- **TASK TO CARRY OUT**:
Print the first line of the material below and each line after it, exactly as written, ending with the line that contains "THUMB_SHELL.split, shellCutters), 'blue'));".

- **GIVEN INFORMATION**:
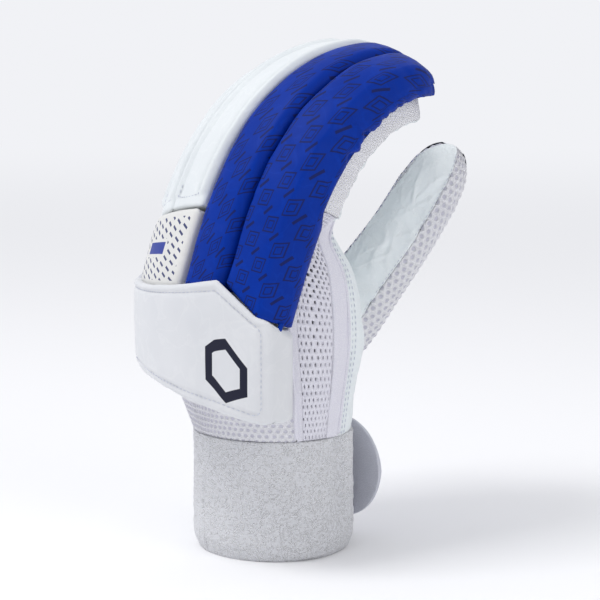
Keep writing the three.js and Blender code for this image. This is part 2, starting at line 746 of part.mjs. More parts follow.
function build() {
  const glove = new THREE.Group();
  const hand = handSolid(GAP);
  const thumb = thumbSolid(0);
  const thumbClear = thumbSolid(GAP);
  const insideHand = STALL.start - OVERREACH.hand;
  const stalls = STALLS.map((stall) => stallSolid(stall, GAP, insideHand));

  glove.add(piece('wristband', wristbandGeometry(), 'knit'));
  glove.add(piece('wrist_strap', strapGeometry(), 'strap'));

  PANELS.forEach((panel) => {
    const solid = toSolid(handPanel(panel)).subtract(thumbClear);
    glove.add(piece(panel.name, toGeometry(solid), panel.finish));
  });

  STALLS.forEach((stall) => {
    const hollow = stallSolid(stall, -LEATHER_WALL, insideHand);
    const cup = stallSolid(stall, 0).subtract(hollow);
    const leather = cup.intersect(stallPalmSide(stall, 0));
    const mesh = cup.subtract(stallPalmSide(stall, GAP));
    glove.add(piece(`${stall.name}_finger_leather`, toGeometry(leather), 'leather'));
    glove.add(piece(`${stall.name}_finger_mesh`, toGeometry(mesh), 'mesh'));
  });

  const thumbCup = thumb.subtract(thumbSolid(-LEATHER_WALL)).subtract(hand);
  const seamGap = THREE.MathUtils.radToDeg(GAP / THUMB.tipHalf);
  const thumbLeather = thumbCup.intersect(thumbWedge(THUMB.leatherFrom, THUMB.leatherTo));
  const thumbMesh = thumbCup.subtract(thumbWedge(THUMB.leatherFrom - seamGap, THUMB.leatherTo + seamGap));
  glove.add(piece('thumb_leather', toGeometry(thumbLeather), 'leather'));
  glove.add(piece('thumb_mesh', toGeometry(thumbMesh), 'mesh'));

  const join = GAP / thumbCurve.getLength();
  const shellCutters = [thumbClear, hand];
  glove.add(piece('thumb_tip_shell',
    thumbShellGeometry(THUMB_SHELL.split + join, THUMB_SHELL.tipEnd, shellCutters), 'navy'));
  glove.add(piece('thumb_base_shell',
    thumbShellGeometry(THUMB_SHELL.baseStart, THUMB_SHELL.split, shellCutters), 'blue'));

  ROLLS.forEach((roll) => {
    glove.add(piece(roll.name, rollGeometry(roll, [hand, ...stalls]), roll.finish));
  });
  glove.add(piece('badge_pad', badgeGeometry(hand), 'badge'));
  glove.add(piece('cuff_pad', cuffGeometry(hand), 'white'));
  return glove;
}

const glove = build();

// The origin goes under the middle of the whole glove.
const box = new THREE.Box3().setFromObject(glove);
glove.position.set(-(box.min.x + box.max.x) / 2, -(box.min.y + box.max.y) / 2, -box.min.z);

export default glove;
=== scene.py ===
"""Looks of a cricket batting glove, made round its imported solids.

Sizes are millimetres, measured from the foot of the wristband's axis: +Z up the hand, -Y out of its
back, +X to the little finger. A mesh gets its place in the frame when it is made.
"""
import logging
import math
from dataclasses import dataclass, field
from enum import Enum
from functools import lru_cache
from typing import Sequence

import bmesh
import bpy
import numpy as np
from mathutils import Matrix, Vector
from mathutils.bvhtree import BVHTree


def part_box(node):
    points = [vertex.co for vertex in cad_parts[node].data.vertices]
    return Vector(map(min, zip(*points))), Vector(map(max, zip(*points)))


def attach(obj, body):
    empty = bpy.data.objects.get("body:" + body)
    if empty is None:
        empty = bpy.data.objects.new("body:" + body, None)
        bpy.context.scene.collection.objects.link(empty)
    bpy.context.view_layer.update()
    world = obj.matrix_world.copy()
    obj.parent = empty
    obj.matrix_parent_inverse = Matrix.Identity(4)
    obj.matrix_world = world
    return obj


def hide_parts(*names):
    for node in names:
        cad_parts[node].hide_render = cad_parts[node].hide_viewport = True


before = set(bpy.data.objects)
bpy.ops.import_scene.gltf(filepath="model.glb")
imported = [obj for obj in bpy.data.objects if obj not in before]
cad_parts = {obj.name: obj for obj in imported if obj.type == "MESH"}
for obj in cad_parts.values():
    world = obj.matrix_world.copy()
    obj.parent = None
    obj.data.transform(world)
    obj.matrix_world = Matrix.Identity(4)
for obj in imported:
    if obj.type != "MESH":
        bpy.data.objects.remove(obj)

Array = np.ndarray
Socket = bpy.types.NodeSocket
MM = 0.001
GAP = 0.3
SURFACE = "surface"
BODY = "root"
LOG = logging.getLogger("glove")
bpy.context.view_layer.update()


def band_foot() -> Array:
    """Foot of the wristband's axis in the frame, in millimetres."""
    low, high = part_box("wristband")
    return np.array([(low.x + high.x) / 2, (low.y + high.y) / 2, low.z]) / MM


ORIGIN = band_foot()


# Curves, noise and patterns

def power(value: Array, exponent: float) -> Array:
    """Power of the size of a number that keeps its sign."""
    return np.sign(value) * np.abs(value) ** exponent


def blend(low: Array, high: Array, share: Array) -> Array:
    """Straight mix of two values."""
    return low + (high - low) * share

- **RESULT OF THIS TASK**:
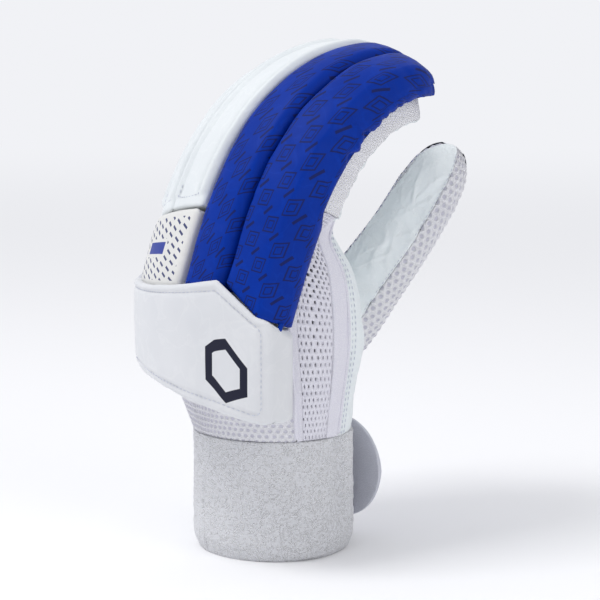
Keep writing the three.js and Blender code for this image. This is part 2, starting at line 746 of part.mjs. More parts follow.
function build() {
  const glove = new THREE.Group();
  const hand = handSolid(GAP);
  const thumb = thumbSolid(0);
  const thumbClear = thumbSolid(GAP);
  const insideHand = STALL.start - OVERREACH.hand;
  const stalls = STALLS.map((stall) => stallSolid(stall, GAP, insideHand));

  glove.add(piece('wristband', wristbandGeometry(), 'knit'));
  glove.add(piece('wrist_strap', strapGeometry(), 'strap'));

  PANELS.forEach((panel) => {
    const solid = toSolid(handPanel(panel)).subtract(thumbClear);
    glove.add(piece(panel.name, toGeometry(solid), panel.finish));
  });

  STALLS.forEach((stall) => {
    const hollow = stallSolid(stall, -LEATHER_WALL, insideHand);
    const cup = stallSolid(stall, 0).subtract(hollow);
    const leather = cup.intersect(stallPalmSide(stall, 0));
    const mesh = cup.subtract(stallPalmSide(stall, GAP));
    glove.add(piece(`${stall.name}_finger_leather`, toGeometry(leather), 'leather'));
    glove.add(piece(`${stall.name}_finger_mesh`, toGeometry(mesh), 'mesh'));
  });

  const thumbCup = thumb.subtract(thumbSolid(-LEATHER_WALL)).subtract(hand);
  const seamGap = THREE.MathUtils.radToDeg(GAP / THUMB.tipHalf);
  const thumbLeather = thumbCup.intersect(thumbWedge(THUMB.leatherFrom, THUMB.leatherTo));
  const thumbMesh = thumbCup.subtract(thumbWedge(THUMB.leatherFrom - seamGap, THUMB.leatherTo + seamGap));
  glove.add(piece('thumb_leather', toGeometry(thumbLeather), 'leather'));
  glove.add(piece('thumb_mesh', toGeometry(thumbMesh), 'mesh'));

  const join = GAP / thumbCurve.getLength();
  const shellCutters = [thumbClear, hand];
  glove.add(piece('thumb_tip_shell',
    thumbShellGeometry(THUMB_SHELL.split + join, THUMB_SHELL.tipEnd, shellCutters), 'navy'));
  glove.add(piece('thumb_base_shell',
    thumbShellGeometry(THUMB_SHELL.baseStart, THUMB_SHELL.split, shellCutters), 'blue'));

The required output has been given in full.